Tuesday, July 04, 2006

9/11, sans the flag waving.


Perhaps it is just me, but I really wish that Farrar, Straus and Giroux would have issued the hardcover version of William Langewiesche's perceptively written American Ground: Unbuilding the World Trade Center with the cover that eventually appeared on the paperback version. Not only is the paperback just more aestetically appealling in every way, but the gaping hole contrasting the soaring towers revealed by the depth mapping underscores the alien world Langewiesche discovers at what has become one of the most emotionally charged sections of real estate on earth. Langewiesche was the only journalist allowed full access to the World Trade Center site, chronicling the efforts to dismantle what amounts to the world's largest Jenga puzzle. But the central struggle goes far beyond the task of untangling WTC steel. Langewiesche writes of the tense encounters between civilian engineers, firefighters and police officers over the respect given (or lack of it) to the bodies of the victims. In the meantime, though, they manage to accomplish the heroic task of dismantiling the pile without losing any more lives.
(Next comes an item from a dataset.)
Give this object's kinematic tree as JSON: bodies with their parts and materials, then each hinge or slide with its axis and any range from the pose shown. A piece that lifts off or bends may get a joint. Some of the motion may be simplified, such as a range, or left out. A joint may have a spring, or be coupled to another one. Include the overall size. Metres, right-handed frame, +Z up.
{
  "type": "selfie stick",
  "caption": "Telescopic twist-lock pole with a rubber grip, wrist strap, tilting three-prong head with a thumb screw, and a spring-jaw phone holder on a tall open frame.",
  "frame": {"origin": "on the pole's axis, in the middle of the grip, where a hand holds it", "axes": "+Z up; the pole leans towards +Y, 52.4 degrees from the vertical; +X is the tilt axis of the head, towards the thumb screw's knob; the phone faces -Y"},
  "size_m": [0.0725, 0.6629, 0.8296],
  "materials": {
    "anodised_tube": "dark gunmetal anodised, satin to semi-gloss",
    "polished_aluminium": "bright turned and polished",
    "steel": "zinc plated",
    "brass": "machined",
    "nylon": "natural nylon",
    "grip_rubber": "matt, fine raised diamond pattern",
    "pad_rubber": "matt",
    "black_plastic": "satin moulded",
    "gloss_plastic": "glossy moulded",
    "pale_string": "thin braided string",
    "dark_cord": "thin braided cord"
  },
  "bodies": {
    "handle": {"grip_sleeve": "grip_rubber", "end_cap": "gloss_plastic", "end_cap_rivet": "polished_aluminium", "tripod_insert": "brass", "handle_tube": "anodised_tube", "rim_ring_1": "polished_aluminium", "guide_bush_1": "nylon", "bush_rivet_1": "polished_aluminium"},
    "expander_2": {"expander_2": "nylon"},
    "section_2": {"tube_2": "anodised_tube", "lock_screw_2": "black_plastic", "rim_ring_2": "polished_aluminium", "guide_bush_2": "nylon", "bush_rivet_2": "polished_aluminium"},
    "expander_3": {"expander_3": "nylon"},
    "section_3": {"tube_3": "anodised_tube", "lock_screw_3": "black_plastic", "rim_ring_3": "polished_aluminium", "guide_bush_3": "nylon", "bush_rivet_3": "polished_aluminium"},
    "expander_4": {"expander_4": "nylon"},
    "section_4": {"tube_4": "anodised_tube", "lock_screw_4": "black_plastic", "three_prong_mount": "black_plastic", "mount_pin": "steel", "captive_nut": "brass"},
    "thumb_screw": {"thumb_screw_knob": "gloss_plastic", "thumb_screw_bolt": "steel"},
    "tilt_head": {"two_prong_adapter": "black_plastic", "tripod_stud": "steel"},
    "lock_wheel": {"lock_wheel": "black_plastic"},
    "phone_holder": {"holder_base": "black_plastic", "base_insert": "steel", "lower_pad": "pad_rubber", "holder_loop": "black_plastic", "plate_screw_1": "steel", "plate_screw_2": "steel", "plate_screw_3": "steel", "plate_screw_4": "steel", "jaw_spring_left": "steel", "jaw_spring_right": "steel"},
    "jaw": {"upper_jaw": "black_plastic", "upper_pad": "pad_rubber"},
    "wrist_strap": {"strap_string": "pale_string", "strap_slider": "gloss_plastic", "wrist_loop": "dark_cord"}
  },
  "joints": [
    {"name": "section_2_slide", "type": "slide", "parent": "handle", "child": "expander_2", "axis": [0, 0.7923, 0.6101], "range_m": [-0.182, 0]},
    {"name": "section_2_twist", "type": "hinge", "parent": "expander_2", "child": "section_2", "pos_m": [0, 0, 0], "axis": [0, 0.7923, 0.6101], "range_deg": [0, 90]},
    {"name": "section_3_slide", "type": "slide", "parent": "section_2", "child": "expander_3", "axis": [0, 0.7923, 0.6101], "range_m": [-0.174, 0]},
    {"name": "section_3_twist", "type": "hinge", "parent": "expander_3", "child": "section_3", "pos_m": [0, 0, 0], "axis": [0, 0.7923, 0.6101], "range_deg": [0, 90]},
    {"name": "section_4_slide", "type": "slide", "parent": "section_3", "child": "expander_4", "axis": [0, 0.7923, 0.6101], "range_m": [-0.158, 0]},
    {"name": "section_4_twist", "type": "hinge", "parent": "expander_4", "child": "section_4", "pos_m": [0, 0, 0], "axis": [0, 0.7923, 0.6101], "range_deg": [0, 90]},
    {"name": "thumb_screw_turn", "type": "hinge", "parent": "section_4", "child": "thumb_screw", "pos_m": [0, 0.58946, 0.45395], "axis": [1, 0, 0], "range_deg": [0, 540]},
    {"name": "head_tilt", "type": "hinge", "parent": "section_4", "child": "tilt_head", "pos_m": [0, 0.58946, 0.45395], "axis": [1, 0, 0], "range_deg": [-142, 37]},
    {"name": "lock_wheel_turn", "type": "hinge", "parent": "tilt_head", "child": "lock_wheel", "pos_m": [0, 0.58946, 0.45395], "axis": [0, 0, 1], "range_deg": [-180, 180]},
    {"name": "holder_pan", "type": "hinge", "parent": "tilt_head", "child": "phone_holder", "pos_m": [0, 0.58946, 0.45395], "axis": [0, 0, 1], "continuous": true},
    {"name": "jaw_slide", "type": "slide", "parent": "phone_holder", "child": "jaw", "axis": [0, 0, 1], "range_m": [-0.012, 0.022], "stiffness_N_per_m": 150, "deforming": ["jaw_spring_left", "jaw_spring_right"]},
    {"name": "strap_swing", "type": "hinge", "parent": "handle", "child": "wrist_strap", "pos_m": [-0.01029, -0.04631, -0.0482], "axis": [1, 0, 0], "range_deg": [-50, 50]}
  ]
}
Originally written for a three part series in The Atlantic Monthly, American Ground is a sensitive narrative of the uneasy future of the trade center site. The battles between the various parties and the very might needed to unbuild the site mirrors the urge to move on and rebuild versus the need to grieve. As of late, the tendency to claim the events of September 11, 2001 for various political motives or as a means of dicisiveness. Langewiesche avoids this by approaching this touchy subject with well-crafted prose that doesn't lag or devolve into patriotic inanity. The story of what happened at Ground Zero after the towers fell is just as revealing as the events during the attacks, and Langewiesche offers an intelligent perspective worth considering before we decide where we go from here.